Short-Term versus Long-Term Orientation

There’s one more way that researchers have compared the time orientation of different cultures: short-term versus long-term orientation, or present versus future emphasis. This is largely about how we’ve been socialized to think about how long we’re willing to wait for results and rewards. Is the work we do primarily oriented around seeing some kind of result in the very near future, or is it more oriented toward slow results that will be realized a long way ahead? Long-term orientation is most often associated with Confucian culture, but there are other cultures that operate this way too. With the emphasis on long-term rewards means that there are high savings rates. Anglo cultures like North America, the United Kingdom, and Australia are some of the most short-term oriented cultures; businesses are oriented around quick results that show up in quarterly earnings and booming stock prices. People are usually much quicker to spend money, so the savings rates are much lower. The long term orientation index is dominated by Asia – China (118), Hong Kong, Taiwan, Japan and South Korea top the list. The short-term list is more disparate – Venezuela, Uruguay, United Arab Emirates, Turkey and Switzerland. Spain is just above this five.

There are other dimensions explored by Livermore: direct versus indirect communication, being versus doing lifestyle, particularist versus universalist rules, neutral versus affective expressiveness, and tight versus loose social norms. I don’t have space to look into these, but you can find them online.

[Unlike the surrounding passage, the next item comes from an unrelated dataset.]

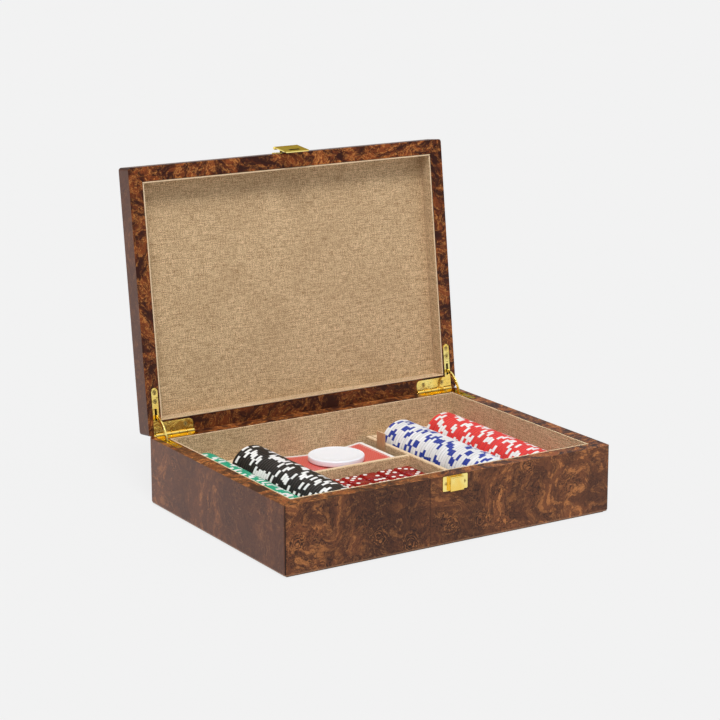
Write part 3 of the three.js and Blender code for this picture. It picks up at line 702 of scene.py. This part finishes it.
def chip_row_mesh(name, node, seed):
    """Fifty chips as one closed tube. Along the row a chip's radius is full over most of its
    thickness and drops by the edge's rounding at both faces; the first and last chip close with
    rings of falling radius, a shallow groove among them. Around it, u is the turn plus the
    chip's own random turn, and v is the share of the radius, or on the edge 1, falling to 0.95
    where two chips meet."""
    draw = np.random.default_rng(seed)
    low, _, middle = box_of(node)
    shares = np.array([0.0, 0.05, 0.15, 0.85, 0.95, 1.0])
    drops = np.array([1.0, 0.3, 0.0, 0.0, 0.3, 1.0]) * CHIP_EDGE_ROUND
    chip = np.repeat(np.arange(CHIP_COUNT), len(shares))
    inside = np.tile(shares, CHIP_COUNT) * (CHIP_THICK - 2 * CHIP_GAP) + CHIP_GAP
    place_y = low[1] + chip * CHIP_THICK + inside
    radius = CHIP_RADIUS - np.tile(drops, CHIP_COUNT)
    aside = draw.uniform(-CHIP_SLIP, CHIP_SLIP, CHIP_COUNT)[chip]
    turn = draw.uniform(0, 1, CHIP_COUNT)[chip]
    shade = draw.uniform(0, 1, CHIP_COUNT)[chip]
    rim_share = np.tile([0.95, 0.98, 1.0, 1.0, 0.98, 0.95], CHIP_COUNT)
    face_radius = np.array(CHIP_FACE_RINGS) * CHIP_RADIUS
    face_depth = np.array(CHIP_FACE_DEPTHS)
    count = len(face_radius)
    place_y = np.concatenate([(place_y[0] + face_depth)[::-1], place_y, place_y[-1] - face_depth])
    radius = np.concatenate([face_radius[::-1], radius, face_radius])
    rim_share = np.concatenate([face_radius[::-1] / CHIP_RADIUS, rim_share,
                                face_radius / CHIP_RADIUS])
    aside, turn, shade = (np.pad(values, count, mode="edge") for values in (aside, turn, shade))
    angle = turns(CHIP_STEPS)
    points = np.stack([middle[0] + aside[:, None] + radius[:, None] * np.cos(angle),
                       np.repeat(place_y[:, None], CHIP_STEPS, 1),
                       middle[2] + radius[:, None] * np.sin(angle)], -1)
    round_share = np.arange(CHIP_STEPS + 1) / CHIP_STEPS
    uv = np.stack([round_share[None, :] + turn[:, None],
                   np.repeat(rim_share[:, None], CHIP_STEPS + 1, 1)], -1)
    return ring_mesh(name, points, uv, np.repeat(shade[:, None], CHIP_STEPS, 1))


def chip_clay(name, ground, spot):
    """Moulded chip: a ground colour with rectangular spots at equal turns, wiped over the rim
    onto the face, a little different from chip to chip, with a fine grain, and a painted shade
    in the groove where two chips meet."""
    finish = Finish(name)
    turn, rim = finish.mapped()
    spot_share = SPOT_LENGTH * CHIP_SPOTS / (2 * math.pi * CHIP_RADIUS)
    off = abs((turn * CHIP_SPOTS).share() - 0.5)
    spots = off.between(spot_share / 2 + 0.006, spot_share / 2 - 0.006) * rim.between(0.80, 0.81)
    own = finish.own_shade()
    grain = finish.clouds(900.0, 4.0, 0.65)
    cloud = finish.clouds(70.0, 3.0)
    deep = tuple(round(share * 0.92) for share in ground)
    deep_spot = tuple(round(share * 0.94) for share in spot)
    worn = (own * 0.4 + grain * 0.7).between(0.2, 0.9)
    tone = finish.mix(worn, deep, ground)
    ink = finish.mix(worn, deep_spot, spot)
    tone = finish.mix(spots, tone, ink)
    # Painted shade: a dark line in the groove where two chips meet.
    gap_painted_shade = rim.between(0.995, 0.955) * rim.between(0.94, 0.945)
    tone = finish.mix(gap_painted_shade * 0.55, tone, (30, 27, 26))
    return finish.surface(Base_Color=tone, Roughness=cloud * 0.2 + 0.34,
                          Normal=finish.raised(grain, 0.00003), Specular_IOR_Level=0.35)


CHIP_KINDS = {"green": ((14, 166, 128), (240, 241, 240), 11),
              "black": ((19, 17, 17), (248, 248, 247), 23),
              "white": ((240, 241, 244), (34, 60, 160), 37),
              "red": ((230, 56, 55), (244, 242, 241), 41)}
for chip_name, (chip_ground, chip_spot, chip_seed) in CHIP_KINDS.items():
    chip_node = "chips_" + chip_name
    piece_of(chip_row_mesh("row_of_" + chip_node, chip_node, chip_seed), "row_" + chip_name,
             "chip_" + chip_name, chip_clay(chip_node + "_clay", chip_ground, chip_spot),
             chip_node)


# The deck of cards, fifty-four of plastic-coated card lying loose in their well, bowed a little
# so that both short ends stand up. The backs are printed in one red with a fine lattice inside a
# white border.
CARD_COUNT = 54
CARD_CORNER = 0.0032
CARD_BORDER = 0.0034
DECK_THICK = 0.017
DECK_BOW = 0.0034
CARD_SLIP = 0.00018
CARD_SLIP_SHARE_Y = 0.8
CARD_EDGE_IN = 0.00007
CARD_SIDE_STEPS, CARD_CORNER_STEPS = 22, 6
DECK_CLOSING_RINGS = 13


def rounded_outline(half_x, half_y, corner, side_steps, corner_steps):
    """Points round a rectangle with quarter-circle corners, anticlockwise from its right side."""
    quarter = np.linspace(0, math.pi / 2, corner_steps, endpoint=False)
    run = np.linspace(-1, 1, side_steps, endpoint=False)
    sides = []
    for turned in range(4):
        reach_x, reach_y = (half_x, half_y) if turned % 2 == 0 else (half_y, half_x)
        side = np.stack([np.full(side_steps, reach_x), run * (reach_y - corner)], -1)
        bend = np.stack([reach_x - corner + corner * np.cos(quarter),
                         reach_y - corner + corner * np.sin(quarter)], -1)
        swing = np.array([[math.cos(turned * math.pi / 2), math.sin(turned * math.pi / 2)],
                          [-math.sin(turned * math.pi / 2), math.cos(turned * math.pi / 2)]])
        sides.append(np.vstack([side, bend]) @ swing)
    return np.vstack(sides)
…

To be honest, this is too much data to really take in. Defining intelligence precisely is problematic. We are not talking about absolute values here. They are on a continuum. I also think cultures can change. There are myriad examples of this. Schools in the west there used to have a high power distance between teacher and student. Globalisation must also be playing a role in changing national mores, but there can also be important national backlashes. I’m not sure how scientifically rigorous these dimensions are, but they do at least provide an interesting framework in which to think about how cultures differ.